§ **EXERCISE**:
Give the listing again in full, exactly as written.
------------------------------------------------------------------------
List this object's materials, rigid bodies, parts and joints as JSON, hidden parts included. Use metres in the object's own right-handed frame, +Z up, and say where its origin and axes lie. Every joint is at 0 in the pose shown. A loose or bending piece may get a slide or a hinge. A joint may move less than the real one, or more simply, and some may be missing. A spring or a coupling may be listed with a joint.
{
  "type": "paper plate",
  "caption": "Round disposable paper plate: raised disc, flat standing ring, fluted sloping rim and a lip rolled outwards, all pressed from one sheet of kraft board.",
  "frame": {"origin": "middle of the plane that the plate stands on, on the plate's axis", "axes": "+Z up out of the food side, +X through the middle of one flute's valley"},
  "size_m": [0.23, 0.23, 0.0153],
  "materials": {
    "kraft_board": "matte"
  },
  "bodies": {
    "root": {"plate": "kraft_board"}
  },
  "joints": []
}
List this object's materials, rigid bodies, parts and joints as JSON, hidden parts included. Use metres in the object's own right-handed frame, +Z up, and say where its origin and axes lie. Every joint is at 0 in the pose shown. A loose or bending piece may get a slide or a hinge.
------------------------------------------------------------------------
§ **EXERCISE ANSWER**:
List this object's materials, rigid bodies, parts and joints as JSON, hidden parts included. Use metres in the object's own right-handed frame, +Z up, and say where its origin and axes lie. Every joint is at 0 in the pose shown. A loose or bending piece may get a slide or a hinge. A joint may move less than the real one, or more simply, and some may be missing. A spring or a coupling may be listed with a joint.
{
  "type": "paper plate",
  "caption": "Round disposable paper plate: raised disc, flat standing ring, fluted sloping rim and a lip rolled outwards, all pressed from one sheet of kraft board.",
  "frame": {"origin": "middle of the plane that the plate stands on, on the plate's axis", "axes": "+Z up out of the food side, +X through the middle of one flute's valley"},
  "size_m": [0.23, 0.23, 0.0153],
  "materials": {
    "kraft_board": "matte"
  },
  "bodies": {
    "root": {"plate": "kraft_board"}
  },
  "joints": []
}
List this object's materials, rigid bodies, parts and joints as JSON, hidden parts included. Use metres in the object's own right-handed frame, +Z up, and say where its origin and axes lie. Every joint is at 0 in the pose shown. A loose or bending piece may get a slide or a hinge.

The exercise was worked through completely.